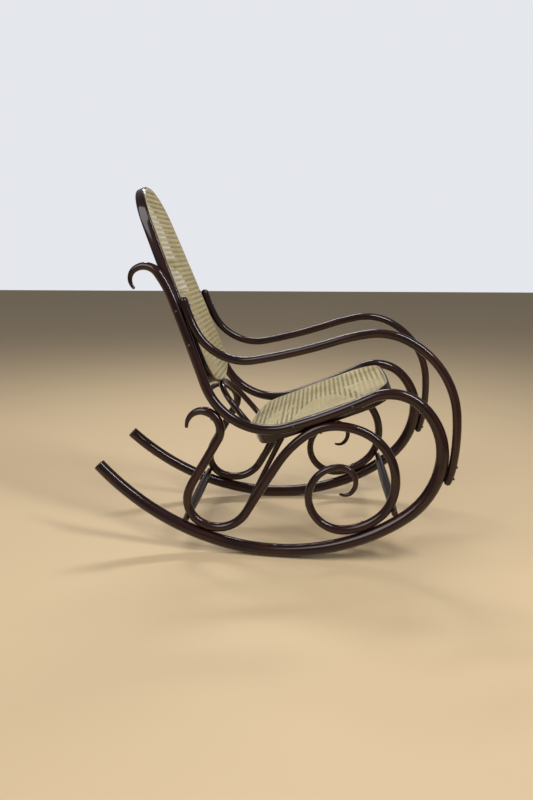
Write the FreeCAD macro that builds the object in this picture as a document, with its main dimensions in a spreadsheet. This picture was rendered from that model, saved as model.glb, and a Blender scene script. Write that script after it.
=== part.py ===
import FreeCAD, Part
import math
import os
import Sketcher

# Bentwood rocking chair. Millimetres, +Z up, the chair faces +X and is mirrored about Y = 0.
# Every long stick is a round rod bent in one plane, so each is written as the chain of bends a
# bending form would give it: a start point, a heading, then (radius, turn) pairs. The sizes live
# in the spreadsheet and the sketches and profiles take them from there.

os.makedirs("parts", exist_ok=True)
doc = FreeCAD.newDocument("RockingChair")
V = FreeCAD.Vector
Turn = FreeCAD.Rotation
Place = FreeCAD.Placement
X_AXIS, Y_AXIS, Z_AXIS = V(1, 0, 0), V(0, 1, 0), V(0, 0, 1)

# ---------------------------------------------------------------- driving dimensions
SIZES = {
    # The two side frames stand on edge, wider apart at the front than at the rear, and lean in.
    "side_forward": 29.6, "side_offset": 237.5, "side_splay": 5.05, "side_lean": 3.2,
    # Radii of the round sticks.
    "runner_radius": 18.0, "rail_radius": 15.0, "post_radius": 14.0, "hook_tip_radius": 4.0,
    "arm_radius": 12.0, "arm_tip_radius": 10.5, "scroll_radius": 13.0, "scroll_tip_radius": 4.5,
    "spiral_tip_radius": 3.5, "spiral_radius": 9.5, "brace_radius": 8.5, "brace_foot_radius": 5.0,
    # Turned stretchers, resting in the corner between each scroll and its runner.
    "stretcher_radius": 15.0, "stretcher_end_radius": 8.6, "stretcher_overhang": 9.0,
    "rear_stretcher_along": -273.2, "rear_stretcher_up": 96.3,
    "front_stretcher_along": 324.0, "front_stretcher_up": 152.8,
    # Braces: from the inner face of each rising scroll stick up to the underside of the seat.
    "brace_foot_along": -101.0, "brace_foot_up": 128.0, "brace_foot_in": 19.0,
    "brace_head_along": 2.0, "brace_head_up": 345.0, "brace_head_in": 26.0,
    # Back: a bent ring leaning back, caned on its front face.
    "back_tilt": 21.1, "back_foot_x": -156.2, "back_foot_z": 484.2,
    "back_depth": 30.0, "back_stock": 22.0, "back_round": 6.0,
    # Seat: a bent ring rising to the front, caned on its top face.
    "seat_tilt": 21.0, "seat_rear_x": -56.9, "seat_rear_z": 346.5,
    "seat_depth": 40.0, "seat_stock": 20.0, "seat_round": 5.0,
    # Cane panels and the spline beads that hold them.
    "cane_thickness": 1.6, "spline_width": 4.0, "spline_height": 2.2, "cane_margin": 5.0,
    "cane_gap": 0.2,
    # The hoop between the rear of the seat and the foot of the back.
    "hoop_radius": 9.0, "hoop_tilt": 40.6, "hoop_foot_x": -56.9, "hoop_foot_z": 342.9,
    # Round-head wood screws.
    "screw_head_radius": 4.0, "screw_head_sink": 1.5, "screw_radius": 2.0,
    "screw_length": 36.0,
}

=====

> [WRITTEN PROBLEM]: Write out exactly, please, the lines beginning at the start of the material and ending with the line that holds "import Sketcher", both included.

> [RIGHT ANSWER]:
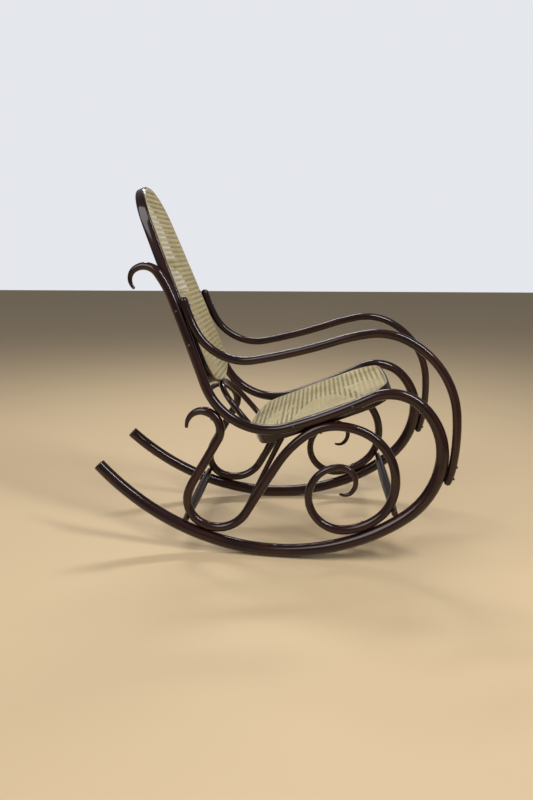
Write the FreeCAD macro that builds the object in this picture as a document, with its main dimensions in a spreadsheet. This picture was rendered from that model, saved as model.glb, and a Blender scene script. Write that script after it.
=== part.py ===
import FreeCAD, Part
import math
import os
import Sketcher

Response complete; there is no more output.